Mednick served briefly as a research attorney for then-U.S. District Judge Dickran Tevrizian, now retired.
He became an as-needed Juvenile Court referee in 1997, gaining a “permanent,” fulltime post in May 2002, assigned to the Informal Juvenile Traffic Court.
One judge familiar with his performance says of Mednick that “he sometimes talks too much” but adds that “the guy works hard.”
“I really thought I would be there for the rest of my career. I would have been very happy to finish my years off there if circumstances had let me.
“I never really wanted to be a judge during the years I worked there fulltime. I did not interview or apply for a commissioner position. I did not apply to the governor for judge.
“I loved what I was doing. I thought I was making a difference and I really wanted to be there and I thought I would stay there.
“My fantasy, so to speak, is to get back on the court, one way or another.”
Narrowing the Odds
He’s running, he says, because “with 13 open seats [actually, it was 14], this may be my one shot to get back on the court.”
In seeking a commissioner’s spot, Mednick notes, “I’m one of 200 candidates for four jobs.” In running for election to a judicial post, says, “I’m one of two choices.”
He acknowledges that he is not the likely choice of voters in the contest against Cooper, whose ballot designation is “Gang Homicide Prosecutor,” and whose campaign coffers are brimming. Mednick has been relieved of campaign-contribution reporting obligations by virtue of filing a form pledging not to spend more than $1,000.
“Up against that type of designation, and with the budget I have,” Mednick predicts, “he’ll probably wipe the floor with me.”
“On principle, I am naively attempting to see if a candidate can, with the background and qualifications that would make him a decent judge, gave a chance to get elected without having so big a war chest or a designation as ‘gang murder prosecutor.’ ”

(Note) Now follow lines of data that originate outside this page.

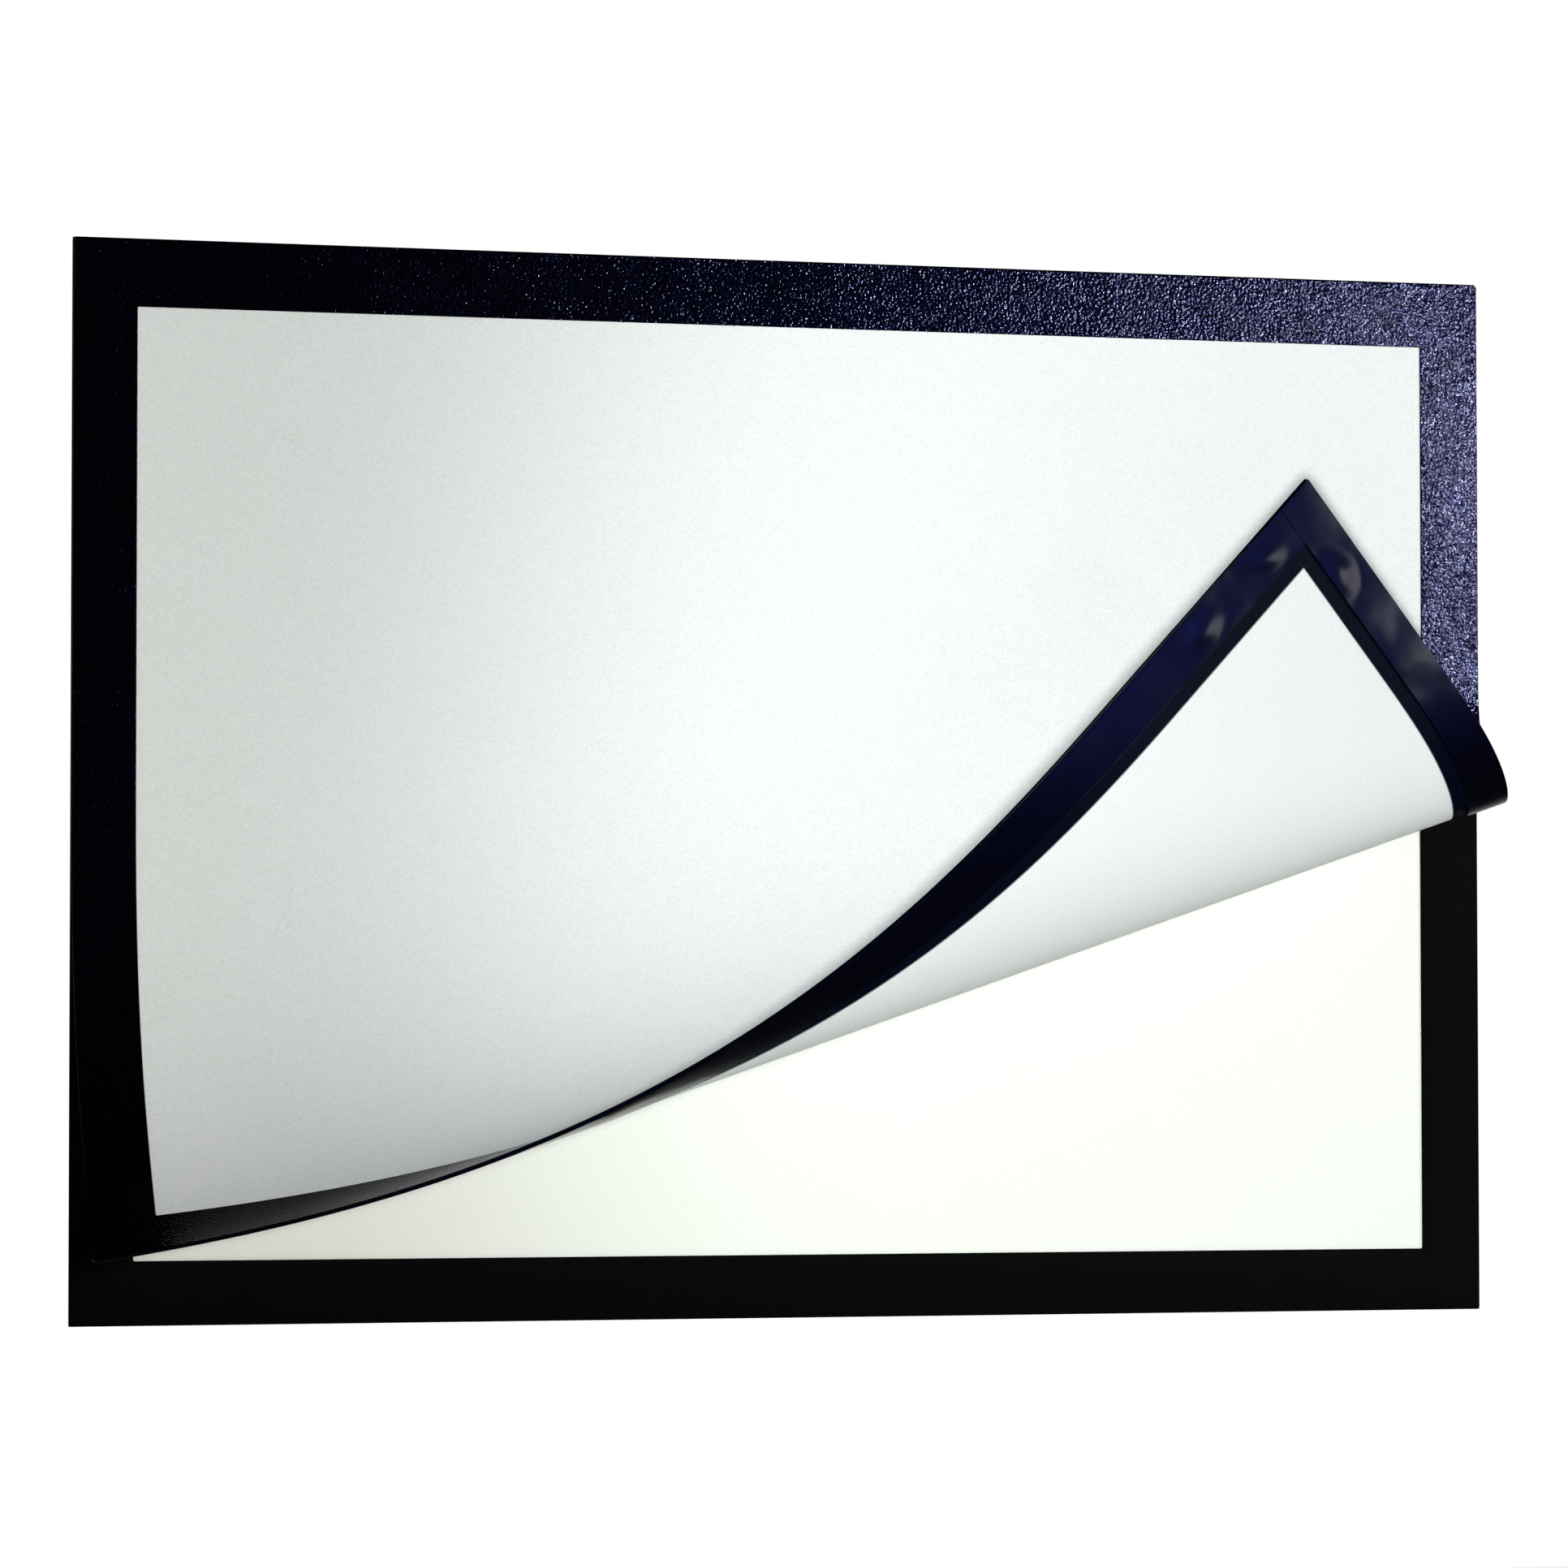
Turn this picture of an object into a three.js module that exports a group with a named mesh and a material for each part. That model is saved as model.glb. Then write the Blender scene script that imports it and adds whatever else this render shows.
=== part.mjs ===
// Self-adhesive poster frame for an A2 sheet in landscape, with its magnetic cover peeled back.
// Millimetres. X runs along the frame to the right, Z is up and the wall is at +Y.
// The origin is the middle of the upper adhesive strip's wall face.
import * as THREE from 'three';

// Sheets and border, seen from the front
const SHEET_WIDTH = 629;
const SHEET_HEIGHT = 455;
const BORDER_WIDTH = 27;
const TOP_BORDER_WIDTH = 28.5;
const MAGNET_WIDTH = 20;
const HINGE_FILM_WIDTH = 12;
const ADHESIVE_WIDTH = 15;

// Thickness of each layer
const ADHESIVE_THICKNESS = 0.8;
const BACKING_THICKNESS = 0.5;
const MAGNET_THICKNESS = 0.8;
const BORDER_THICKNESS = 0.3;
const FILM_THICKNESS = 0.3;
const HINGE_FILM_THICKNESS = 0.3;

// Clearances
const COVER_CLEARANCE = 0.3;
const LAYER_CLEARANCE = 0.25;
const BUTT_CLEARANCE = 0.3;
const FLAP_CLEARANCE = 0.4;
const HINGE_EDGE_CLEARANCE = 0.3;

// The two magnets along the cover's top meet at this share of its width
const TOP_MAGNET_SHARE = 0.428;

// The peeled part of the cover is a cone. Its tip lies beyond the right edge, and the film bends along
// straight lines through that tip. Seen from there, the bend starts before the sheet's lower left corner
// and ends after it, and each line is given by its angle below the horizontal.
const TIP_BEYOND_RIGHT_EDGE = 233;
const TIP_ABOVE_MIDDLE = 74;
const BEND_BEFORE_CORNER = THREE.MathUtils.degToRad(14.9);
const BEND_AFTER_CORNER = THREE.MathUtils.degToRad(20.4);
const BEND_TURN = THREE.MathUtils.degToRad(173);

// Flaps that stand in for the bent film, and the steps in which the bend is followed from one to the next
const FLAP_COUNT = 8;
const STEPS_PER_FLAP = 100;

const LEFT = -SHEET_WIDTH / 2;
const RIGHT = SHEET_WIDTH / 2;
const TOP = SHEET_HEIGHT / 2;
const BOTTOM = -SHEET_HEIGHT / 2;

// Distance of each layer's rear face in front of the wall
const BACKING_REAR = ADHESIVE_THICKNESS;
const BACK_MAGNET_REAR = BACKING_REAR + BACKING_THICKNESS;
const BACK_BORDER_REAR = BACK_MAGNET_REAR + MAGNET_THICKNESS;
const HINGE_FILM_REAR = BACK_BORDER_REAR + BORDER_THICKNESS;
const HINGE_LINE = HINGE_FILM_REAR + HINGE_FILM_THICKNESS;
const COVER_MAGNET_REAR = HINGE_LINE + COVER_CLEARANCE;
const COVER_FILM_REAR = COVER_MAGNET_REAR + MAGNET_THICKNESS + LAYER_CLEARANCE;
const COVER_BORDER_REAR = COVER_FILM_REAR + FILM_THICKNESS + LAYER_CLEARANCE;
const COVER_FRONT = COVER_BORDER_REAR + BORDER_THICKNESS;

// The adhesive strips lie behind the middle of the magnets.
const ADHESIVE_INSET = (MAGNET_WIDTH - ADHESIVE_WIDTH) / 2;

const TIP = new THREE.Vector3(RIGHT + TIP_BEYOND_RIGHT_EDGE, -COVER_FRONT, TIP_ABOVE_MIDDLE);
const CORNER_ANGLE = Math.atan2(TIP.z - BOTTOM, TIP.x - LEFT);
const BEND_START = CORNER_ANGLE - BEND_BEFORE_CORNER;
const BEND_WIDTH = BEND_BEFORE_CORNER + BEND_AFTER_CORNER;

const FINISHES = {
  blackFilm: { color: 0x0b0b10, roughness: 0.42, metalness: 0 },
  clearFilm: { color: 0xe3eae7, roughness: 0.4, metalness: 0, transparent: true, opacity: 0.6 },
  backing: { color: 0xf4f4ee, roughness: 0.7, metalness: 0 },
  magnet: { color: 0x15151d, roughness: 0.55, metalness: 0 },
  hingeFilm: { color: 0x101014, roughness: 0.5, metalness: 0 },
  adhesive: { color: 0xe8e4d8, roughness: 0.8, metalness: 0 },
};

// A flat piece, which may have a window. Its outline is a list of [x, z] points, and its rear face lies
// a distance before the wall.
function slab(name, outline, rear, thickness, finish, window = []) {
  const shape = new THREE.Shape(outline.map(([x, z]) => new THREE.Vector2(x, z)));
  if (window.length > 0) shape.holes.push(new THREE.Path(window.map(([x, z]) => new THREE.Vector2(x, z))));
  const geometry = new THREE.ExtrudeGeometry(shape, { depth: thickness, bevelEnabled: false });
  geometry.rotateX(Math.PI / 2);
  const mesh = new THREE.Mesh(geometry, new THREE.MeshStandardMaterial(FINISHES[finish]));
  mesh.name = name;
  mesh.position.y = -rear;
  return mesh;
}

function rectangle(left, right, bottom, top) {
  return [[left, bottom], [right, bottom], [right, top], [left, top]];
}

// Outlines of the four bars of a band that runs round the sheet, inset from its edge.
function bandBars(width, inset) {
  const [left, right, bottom, top] = [LEFT + inset, RIGHT - inset, BOTTOM + inset, TOP - inset];
  const sideBottom = bottom + width + BUTT_CLEARANCE;
  const sideTop = top - width - BUTT_CLEARANCE;
  return {
    top: rectangle(left, right, top - width, top),
    bottom: rectangle(left, right, bottom, bottom + width),
    left: rectangle(left, left + width, sideBottom, sideTop),
    right: rectangle(right - width, right, sideBottom, sideTop),
  };
}

// The cover's band below its top bar, in two outlines: the right side, and the left side with the bottom.
function coverBands(width) {
  const sideTop = TOP - width - BUTT_CLEARANCE;
  const innerLeft = LEFT + width;
  const innerBottom = BOTTOM + width;
  const bottomEnd = RIGHT - width - BUTT_CLEARANCE;
  return {
    right: rectangle(RIGHT - width, RIGHT, BOTTOM, sideTop),
    lower_left: [
      [LEFT, sideTop], [LEFT, BOTTOM], [bottomEnd, BOTTOM],
      [bottomEnd, innerBottom], [innerLeft, innerBottom], [innerLeft, sideTop],
    ],
  };
}

// How much of the turn is done at a share of the way through the bend: it bends most midway.
function turnDone(way) {
  return (1 - Math.cos(Math.PI * way)) / 2;
}

// The share of the way at each hinge line. From one to the next, the way and the turn together grow by
// equal steps, and each place is found by halving the interval.
const HINGE_WAYS = Array.from({ length: FLAP_COUNT }, (_, index) => {
  const wanted = index / (FLAP_COUNT - 1);
  let [low, high] = [0, 1];
  for (let halving = 0; halving < 50; halving += 1) {
    const middle = (low + high) / 2;
    if ((middle + turnDone(middle)) / 2 < wanted) low = middle;
    else high = middle;
  }
  return (low + high) / 2;
});

// Follows the bent film from the tip's view, and gives each hinge line's direction. At every step the
// film bends about its line, and the next line lies further round.
function followBend() {
  const line = new THREE.Vector3(-Math.cos(BEND_START), 0, -Math.sin(BEND_START));
  const front = new THREE.Vector3(0, -1, 0);
  const lines = [line.clone()];
  for (let index = 1; index < FLAP_COUNT; index += 1) {
    const step = (HINGE_WAYS[index] - HINGE_WAYS[index - 1]) / STEPS_PER_FLAP;
    for (let count = 0; count < STEPS_PER_FLAP; count += 1) {
      const way = HINGE_WAYS[index - 1] + step * count;
      const turn = BEND_TURN * (turnDone(way + step) - turnDone(way));
      front.applyAxisAngle(line, turn / 2);
      line.applyAxisAngle(front, BEND_WIDTH * step);
      front.applyAxisAngle(line, turn / 2);
    }
    lines.push(line.clone());
  }
  return { lines, lastFront: front };
}

// Each hinge line's angle on the flat film, and the turn of the flap after it. The flaps are flat, so
// each is a chord of the bend, from its own hinge line to the next.
function placeHinges() {
  const { lines, lastFront } = followBend();
  let angle = BEND_START;
  let front = new THREE.Vector3(0, -1, 0);
  return lines.map((line, index) => {
    const next = lines[index + 1];
    const nextFront = next ? line.clone().cross(next).normalize() : lastFront;
    const hinge = { angle, turn: front.angleTo(nextFront) };
    angle += next ? line.angleTo(next) : 0;
    front = nextFront;
    return hinge;
  });
}

const HINGES = placeHinges();

// Distance of a point below the line through the tip at an angle.
function distanceBelow([x, z], angle) {
  return (x - TIP.x) * Math.sin(angle) - (z - TIP.z) * Math.cos(angle);
}

// The part of an outline where a distance is zero or more.
function keep(outline, distance) {
  const kept = [];
  outline.forEach((point, index) => {
    const next = outline[(index + 1) % outline.length];
    const [here, there] = [distance(point), distance(next)];
    if (here >= 0) kept.push(point);
    if ((here > 0 && there < 0) || (here < 0 && there > 0)) {
      const share = here / (here - there);
      kept.push([point[0] + (next[0] - point[0]) * share, point[1] + (next[1] - point[1]) * share]);
    }
  });
  return kept;
}

// The part of an outline between two hinge lines, less half the clearance at each. Line -1 isn't cut,
// nor is the line after the last.
function betweenHinges(outline, index) {
  let part = outline;
  if (index >= 0) {
    part = keep(part, (point) => distanceBelow(point, HINGES[index].angle) - FLAP_CLEARANCE / 2);
  }
  if (index + 1 < FLAP_COUNT) {
    part = keep(part, (point) => -distanceBelow(point, HINGES[index + 1].angle) - FLAP_CLEARANCE / 2);
  }
  return part;
}

// The half that stays on the wall: backing, magnets, border, adhesive strips and the hinge film.
function backHalf() {
  const group = new THREE.Group();
  const sheet = rectangle(LEFT, RIGHT, BOTTOM, TOP);
  const window = rectangle(
    LEFT + BORDER_WIDTH, RIGHT - BORDER_WIDTH, BOTTOM + BORDER_WIDTH, TOP - TOP_BORDER_WIDTH,
  );
  group.add(slab('backing_sheet', sheet, BACKING_REAR, BACKING_THICKNESS, 'backing'));
  group.add(slab('back_border', sheet, BACK_BORDER_REAR, BORDER_THICKNESS, 'blackFilm', window));
  for (const [side, outline] of Object.entries(bandBars(MAGNET_WIDTH, 0))) {
    group.add(slab(`back_magnet_${side}`, outline, BACK_MAGNET_REAR, MAGNET_THICKNESS, 'magnet'));
  }
  for (const [side, outline] of Object.entries(bandBars(ADHESIVE_WIDTH, ADHESIVE_INSET))) {
    group.add(slab(`adhesive_${side}`, outline, 0, ADHESIVE_THICKNESS, 'adhesive'));
  }
  const leaf = rectangle(LEFT, RIGHT, TOP - HINGE_FILM_WIDTH, TOP);
  group.add(slab('hinge_film', leaf, HINGE_FILM_REAR, HINGE_FILM_THICKNESS, 'hingeFilm'));
  return group;
}

// One stretch of the cover between two hinge lines: film, and magnets at both sides. Stretch -1 is the
// flat part above the first line.
function coverStretch(prefix, index) {
  const group = new THREE.Group();
  const film = betweenHinges(rectangle(LEFT, RIGHT, BOTTOM, TOP - HINGE_EDGE_CLEARANCE), index);
  group.add(slab(`${prefix}_film`, film, COVER_FILM_REAR, FILM_THICKNESS, 'clearFilm'));
  for (const [side, outline] of Object.entries(coverBands(MAGNET_WIDTH))) {
    const part = betweenHinges(outline, index);
    group.add(slab(`${prefix}_magnet_${side}`, part, COVER_MAGNET_REAR, MAGNET_THICKNESS, 'magnet'));
  }
  return group;
}

// The flat part of the cover, with the border in one piece along the top and down both sides. The top
// magnet is in two that meet end to end.
function flatCover() {
  const group = coverStretch('cover', -1);
  const top = TOP - HINGE_EDGE_CLEARANCE;
  const [innerLeft, innerRight] = [LEFT + BORDER_WIDTH, RIGHT - BORDER_WIDTH];
  const innerTop = TOP - TOP_BORDER_WIDTH;
  const topAndSides = [
    [LEFT, BOTTOM], [innerLeft, BOTTOM], [innerLeft, innerTop], [innerRight, innerTop],
    [innerRight, BOTTOM], [RIGHT, BOTTOM], [RIGHT, top], [LEFT, top],
  ];
  const border = betweenHinges(topAndSides, -1);
  group.add(slab('cover_border', border, COVER_BORDER_REAR, BORDER_THICKNESS, 'blackFilm'));
  const seam = LEFT + SHEET_WIDTH * TOP_MAGNET_SHARE;
  const magnets = {
    cover_magnet_top_left: rectangle(LEFT, seam - BUTT_CLEARANCE / 2, TOP - MAGNET_WIDTH, top),
    cover_magnet_top_right: rectangle(seam + BUTT_CLEARANCE / 2, RIGHT, TOP - MAGNET_WIDTH, top),
  };
  for (const [name, outline] of Object.entries(magnets)) {
    group.add(slab(name, outline, COVER_MAGNET_REAR, MAGNET_THICKNESS, 'magnet'));
  }
  return group;
}

// One flap, from its hinge line to the next: film, magnets and the border's two stretches.
function flap(index) {
  const prefix = `flap_${index + 1}`;
  const group = coverStretch(prefix, index);
  for (const [side, outline] of Object.entries(coverBands(BORDER_WIDTH))) {
    const part = betweenHinges(outline, index);
    group.add(slab(`${prefix}_border_${side}`, part, COVER_BORDER_REAR, BORDER_THICKNESS, 'blackFilm'));
  }
  return group;
}

// Turns a group forward about one hinge line, which runs through the tip.
function bendForward(group, { angle, turn }) {
  const line = new THREE.Vector3(-Math.cos(angle), 0, -Math.sin(angle));
  group.quaternion.setFromAxisAngle(line, turn);
  group.position.copy(TIP).sub(TIP.clone().applyQuaternion(group.quaternion));
}

// The cover: its flat part, and the flaps, each turned on the one before it.
function cover() {
  const group = flatCover();
  let carrier = group;
  HINGES.forEach((hinge, index) => {
    const next = flap(index);
    bendForward(next, hinge);
    carrier.add(next);
    carrier = next;
  });
  return group;
}

const frame = new THREE.Group();
frame.position.z = ADHESIVE_INSET + ADHESIVE_WIDTH / 2 - TOP;
frame.add(backHalf(), cover());

export default frame;
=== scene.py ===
"""Looks of the poster frame: peeled cover, borders, magnets, backing, light and camera."""

import math

import bmesh
import bpy
import numpy as np
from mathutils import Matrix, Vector

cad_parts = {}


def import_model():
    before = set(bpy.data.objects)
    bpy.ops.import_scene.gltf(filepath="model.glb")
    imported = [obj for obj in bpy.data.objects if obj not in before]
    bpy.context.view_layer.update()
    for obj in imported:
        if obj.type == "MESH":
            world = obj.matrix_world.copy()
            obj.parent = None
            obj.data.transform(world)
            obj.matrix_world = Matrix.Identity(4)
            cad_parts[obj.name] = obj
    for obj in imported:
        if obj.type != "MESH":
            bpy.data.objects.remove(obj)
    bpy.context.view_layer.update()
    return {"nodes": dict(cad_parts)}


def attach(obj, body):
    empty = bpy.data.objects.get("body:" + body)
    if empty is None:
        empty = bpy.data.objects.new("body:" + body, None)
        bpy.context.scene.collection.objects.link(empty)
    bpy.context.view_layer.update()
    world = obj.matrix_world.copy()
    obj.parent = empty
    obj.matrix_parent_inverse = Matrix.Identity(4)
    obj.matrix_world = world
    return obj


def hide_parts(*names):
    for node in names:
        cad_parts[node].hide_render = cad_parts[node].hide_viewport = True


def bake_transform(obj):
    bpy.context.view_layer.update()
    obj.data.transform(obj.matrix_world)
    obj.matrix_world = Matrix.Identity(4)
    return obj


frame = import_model()

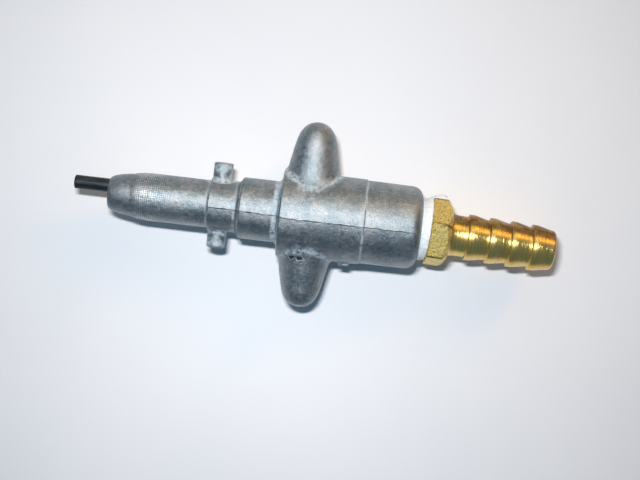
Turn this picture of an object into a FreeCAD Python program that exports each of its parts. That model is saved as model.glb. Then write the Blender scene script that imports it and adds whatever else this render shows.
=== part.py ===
"""Twist-lock fuel nozzle: a die-cast body with a spring-loaded valve rod and a screwed-in brass hose barb.

The nozzle's axis is X. The tip points to -X, the hose barb to +X, the two finger wings to +Y and -Y, and the
casting's parting plane is the XZ plane. The origin is on the axis, in the plane of the seat shoulder: the ring
face at the barrel's front that stops against the tank fitting. All sizes are in millimetres and degrees.
"""

import FreeCAD
import Part
import math
import os

V = FreeCAD.Vector
AXIS_X, AXIS_Y, AXIS_Z = V(1, 0, 0), V(0, 1, 0), V(0, 0, 1)
ORIGIN = V(0, 0, 0)

# ---------------------------------------------------------------- driving dimensions of the casting
# Points of the nose are (x, radius).
NOSE_TIP_X, NOSE_TIP_R = -40.3, 3.45  # front face of the nose and its flat
NOSE_CORNER_MIDDLE, NOSE_CORNER_END = (-40.06, 3.74), (-39.4, 4.12)  # the tip's rounded corner
NOSE_CONE_MIDDLE, NOSE_CONE_END = (-37.4, 4.67), (-35.0, 5.0)  # the slightly bulging cone behind it
NOSE_KNEE_END, NOSE_SHOULDER_MIDDLE = (-34.35, 5.2), (-32.8, 5.47)  # the knee where the turned band starts
NOSE_LAND_X, NOSE_R = -30.5, 5.6  # start and radius of the parallel stretch of the nose
COLLAR_X, COLLAR_R = -16.7, 6.05  # front face and radius of the lug collar
COLLAR_ROOT_R = 0.35  # fillet in front of the collar
COLLAR_EDGE = 0.25  # rounding of the collar's front edge
LAND_X, LAND_R = -9.4, 7.2  # front face and radius of the pilot land behind the collar
LAND_ROOT_R = 1.1  # fillet in front of the land
LAND_EDGE = 0.35  # chamfer on the land's front edge
SHOULDER_ROOT_R = 1.1  # fillet in the corner of the seat shoulder
BARREL_R, BARREL_FRONT_EDGE = 10.2, 0.25  # radius at the barrel's front, and the rounding of that edge
BARREL_STEP_X, BARREL_STEP_R = 19.6, 10.0  # where the die's sleeve begins, and the radius just before it
BARREL_STEP = 0.2  # height of the small step there
BARREL_TAIL_R = 9.7  # radius just before the rear corner
BARREL_REAR_X, BARREL_REAR_CORNER = 32.8, 2.6
WING_X = 6.67  # the wings' axis along the barrel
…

Least Favorite Designation
In a paper he presented to the Registrar-Recorder’s Office, Mednick listed 17 proposed ballot designations, in order of preference. The one he wound up with—“Retired Court Referee”—was No. 17. The submission was a 26-page brief-like dissertation in which he balked at use of the word “retired.”
Under the statutory scheme, a candidate may not normally make reference to a position not held within the past calendar year, but may do so if the person is a retiree, in which case the adjective “Retired” must appear as the first word of the designation. A condition of using such a designation, under a regulation, is that the person be at least 55 years of age.
“I do object to wearing the scarlet letter of ‘Retired’ on the ballot provided to all voters,” he wrote, protesting that it communicates to votes that he is “too old” for the job. He recited that “freedom from age discrimination in employment (over age 40) has been elevated by statute to a ‘civil right’ ” in California, and claimed the election scheme deprives him of that right.
“Under protest,” he said in the statement, “I reveal that I have reached at least age 55….”
Public records indicate he was born in January, 1956; he is 58.
He says in the interview that he’s not sensitive about his age, but discerns that “there is a little bit of age discrimination out there,” and blames such discrimination for his having been denied a position at Cal State Northridge teaching business law.
“And it’s not so much the age 58, but ‘retired’ seems to give people the inference, at least everybody I talked to, that I’m old, over the hill, too old to work, past my prime, can’t cut it anymore—and that is certainly not the inference I want on something that may be the only qualification voters see about my ability to do that job,” Mednick says.
Mednick is seeking election to a six-year term beginning in January, 2015.
“I’ve got at least another two good terms in me before I hit the junk heap,” he says.